Jackson Irvine und Philipp Treu klatschen ab.
  • Jackson Irvine (l.) und Philipp Treu sind St. Paulis laufstärkste Spieler – und die Kiezkicker die Kilometerfresser der Liga.
  • Foto: WITTERS

Vor Bayern und Leverkusen: Wo St. Pauli in der Bundesliga schon mittendrin ist

Die Tabelle lügt nicht, heißt es. Für Aussagekraft braucht es zweifellos eine repräsentative Anzahl von Spielen, aber im Falle des FC St. Pauli lässt sich auch nach erst drei Partien in der Bundesliga schon sagen, dass die Kiezkicker zu wenige Punkte – nämlich keinen – und auch nicht genügend Tore – nämlich eines – auf dem Konto haben. Damit ist niemand in den Reihen der Braun-Weißen zufrieden. Und so finden sich die Aufsteiger aktuell auf dem vorletzten Platz wieder. Aber es gibt auch Bereiche, in denen St. Pauli im Mittelfeld der Liga liegt, sogar vorne – und auch vor dem ein oder anderen Topklub. Einige Zahlen überraschen.

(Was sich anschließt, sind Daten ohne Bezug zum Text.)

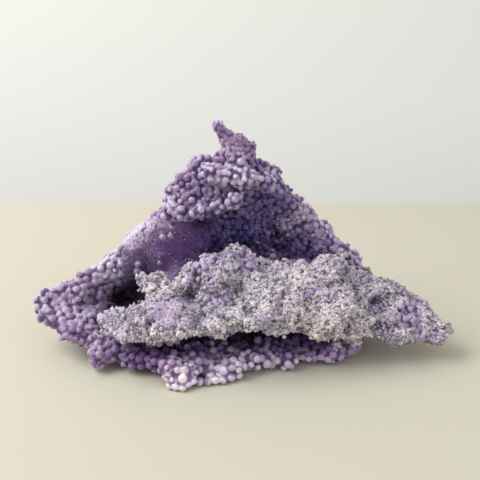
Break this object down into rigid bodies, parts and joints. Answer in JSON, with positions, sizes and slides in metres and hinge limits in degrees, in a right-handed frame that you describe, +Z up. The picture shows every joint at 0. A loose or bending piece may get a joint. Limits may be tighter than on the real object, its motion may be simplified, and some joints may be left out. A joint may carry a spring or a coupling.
{
  "type": "grape agate cluster",
  "caption": "Free-standing cluster of small purple agate balls: a pointed hollow back wall with a pale sugary crust leaning out over its lip.",
  "frame": {"origin": "on the ground under the middle of the stone's box", "axes": "+X along the cluster from the wing to the crust's tip, +Y from the lip to the back wall, +Z up"},
  "size_m": [0.1452, 0.0678, 0.0788],
  "materials": {
    "grape_agate": "waxy translucent purple balls with a satin lustre",
    "druse": "sparkling sugary grey-white crust"
  },
  "bodies": {
    "root": {"grape_agate": "grape_agate"}
  },
  "joints": []
}
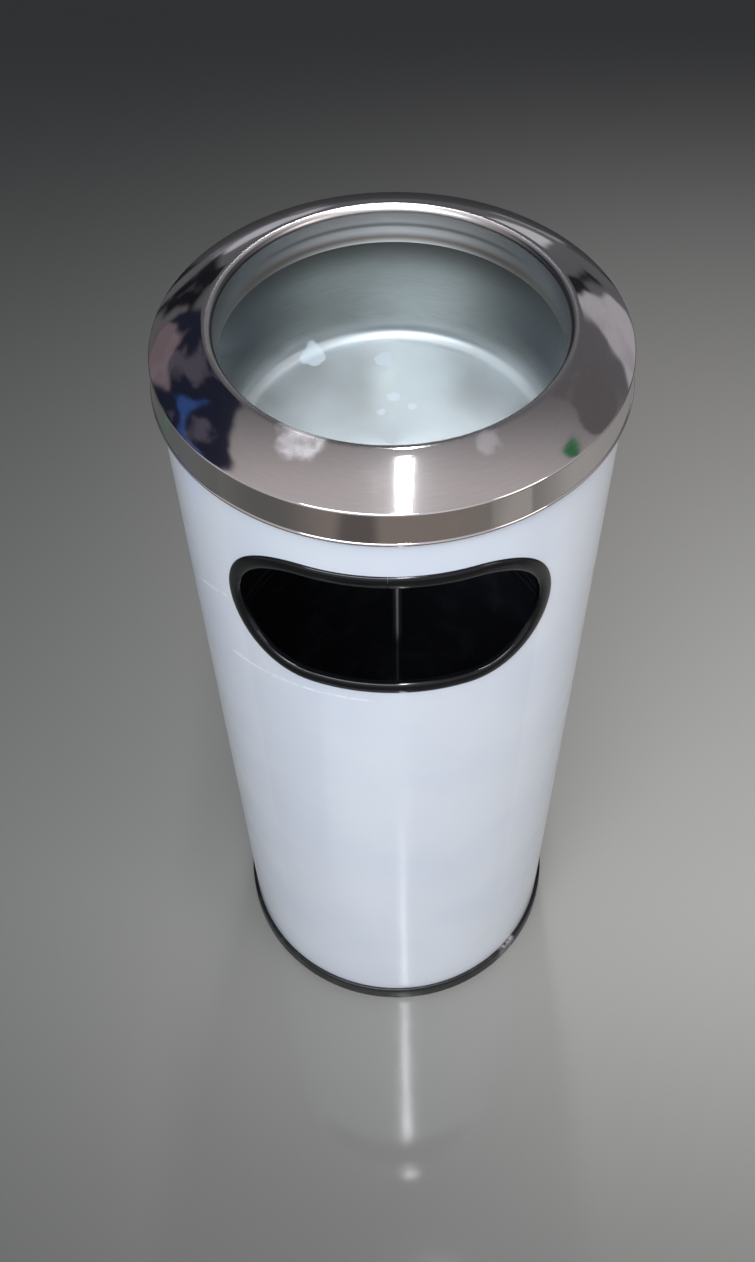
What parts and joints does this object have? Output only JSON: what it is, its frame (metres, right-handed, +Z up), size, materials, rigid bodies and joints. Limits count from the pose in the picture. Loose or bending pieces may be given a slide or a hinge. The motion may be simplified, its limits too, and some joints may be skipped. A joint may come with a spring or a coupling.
{
  "type": "ashtray bin",
  "caption": "Free-standing round litter bin with a side opening, a lift-off ash bowl and polished ring on top, and a pail with a bail handle inside.",
  "frame": {"origin": "centre of the base, on the floor", "axes": "+Z up along the tube's axis, the opening faces -Y"},
  "size_m": [0.2548, 0.2548, 0.61],
  "materials": {
    "white_powder_coat": "glossy white powder coat on rolled steel sheet",
    "black_plastic": "moulded semi-gloss black plastic",
    "zinc_plated_steel": "bright zinc plate",
    "polished_stainless": "mirror-polished pressed stainless steel",
    "satin_stainless": "satin drawn stainless steel",
    "black_enamel": "glossy black enamel on steel sheet"
  },
  "bodies": {
    "bin": {"body_shell": "white_powder_coat", "opening_trim": "black_plastic", "base_ring": "black_plastic", "base_plate": "zinc_plated_steel", "base_screw_front_left": "zinc_plated_steel", "base_screw_front_right": "zinc_plated_steel", "base_screw_rear_left": "zinc_plated_steel", "base_screw_rear_right": "zinc_plated_steel"},
    "liner": {"liner_wall": "black_enamel", "liner_bottom": "black_enamel", "liner_ear_left": "zinc_plated_steel", "liner_ear_right": "zinc_plated_steel", "liner_rivet_left_lower": "zinc_plated_steel", "liner_rivet_left_upper": "zinc_plated_steel", "liner_rivet_right_lower": "zinc_plated_steel", "liner_rivet_right_upper": "zinc_plated_steel"},
    "handle": {"liner_handle": "zinc_plated_steel", "handle_grip": "black_plastic"},
    "lid": {"lid_ring": "polished_stainless", "ash_bowl": "satin_stainless"}
  },
  "joints": [
    {"name": "liner_lift", "type": "slide", "parent": "bin", "child": "liner", "axis": [0, 0, 1], "range_m": [0, 0.61]},
    {"name": "lid_lift", "type": "slide", "parent": "liner", "child": "lid", "axis": [0, 0, 1], "range_m": [0, 0.12]},
    {"name": "handle_swing", "type": "hinge", "parent": "liner", "child": "handle", "pos_m": [0, 0, 0.391], "axis": [1, 0, 0], "range_deg": [0, 180]}
  ]
}
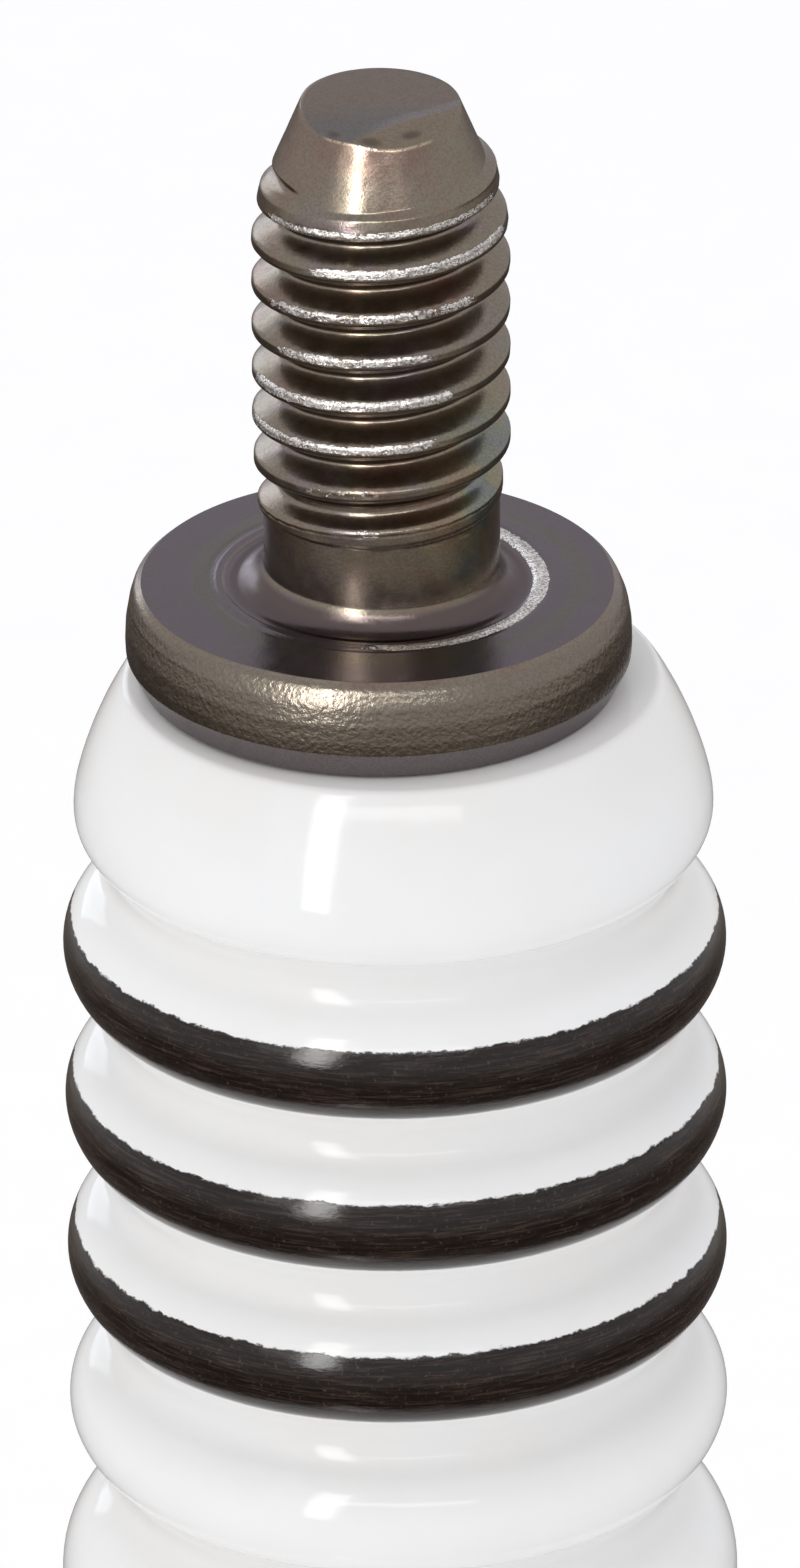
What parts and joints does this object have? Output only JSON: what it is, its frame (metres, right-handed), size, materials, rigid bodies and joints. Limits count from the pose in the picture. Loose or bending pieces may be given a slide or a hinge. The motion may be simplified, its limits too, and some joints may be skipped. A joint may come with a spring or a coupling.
{
  "type": "spark plug",
  "caption": "Small-engine spark plug with a ribbed, banded insulator, bare threaded terminal stud, hexagon shell, long threaded neck, crush gasket and hooked ground electrode.",
  "frame": {"origin": "on the plug's axis, in the plane of the shell's gasket seat", "axes": "+Z along the axis to the terminal; +X towards the ground electrode's welded leg; +Y square to one of the hexagon's flats"},
  "size_m": [0.0202, 0.0176, 0.0733],
  "materials": {
    "terminal_steel": "satin",
    "glazed_alumina": "gloss",
    "plated_shell": "satin",
    "gasket_steel": "satin",
    "nickel_alloy": "satin",
    "copper_core": "satin",
    "copper_glass": "matte",
    "carbon_resistor": "matte",
    "talc_powder": "matte"
  },
  "bodies": {
    "plug": {"terminal_stud": "terminal_steel", "insulator": "glazed_alumina", "upper_glass_seal": "copper_glass", "resistor": "carbon_resistor", "lower_glass_seal": "copper_glass", "centre_electrode_sheath": "nickel_alloy", "centre_electrode_core": "copper_core", "metal_shell": "plated_shell", "upper_packing_ring": "gasket_steel", "talc_packing": "talc_powder", "lower_packing_ring": "gasket_steel", "inner_seat_gasket": "gasket_steel", "ground_electrode": "nickel_alloy"},
    "gasket": {"outer_gasket": "gasket_steel"}
  },
  "joints": [
    {"name": "gasket_spin", "type": "hinge", "parent": "plug", "child": "gasket", "pos_m": [0, 0, -0.001], "axis": [0, 0, 1], "continuous": true}
  ]
}
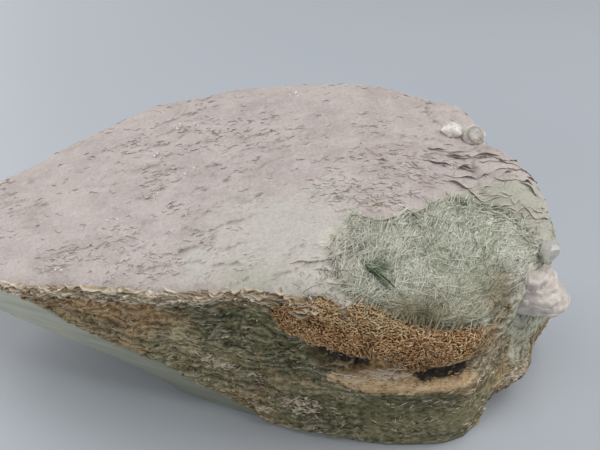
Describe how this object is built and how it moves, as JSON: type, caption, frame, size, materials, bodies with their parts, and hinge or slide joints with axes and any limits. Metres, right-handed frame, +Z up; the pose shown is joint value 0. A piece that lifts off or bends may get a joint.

Auch wenn die Spieler nach der jüngsten 1:3-Niederlage in Augsburg sichtlich frustriert waren, Trainer Alexander Blessin deutliche Kritik übte und niemand im Verein den Start in die ersehnte Erstliga-Spielzeit als gelungen bezeichnen würde, ist nicht alles schlecht und längst nicht jede Statistik weist St. Pauli als Kellerkind der Liga aus. Wenig überraschend fängt das bei der Laufleistung und auch -Intensität an.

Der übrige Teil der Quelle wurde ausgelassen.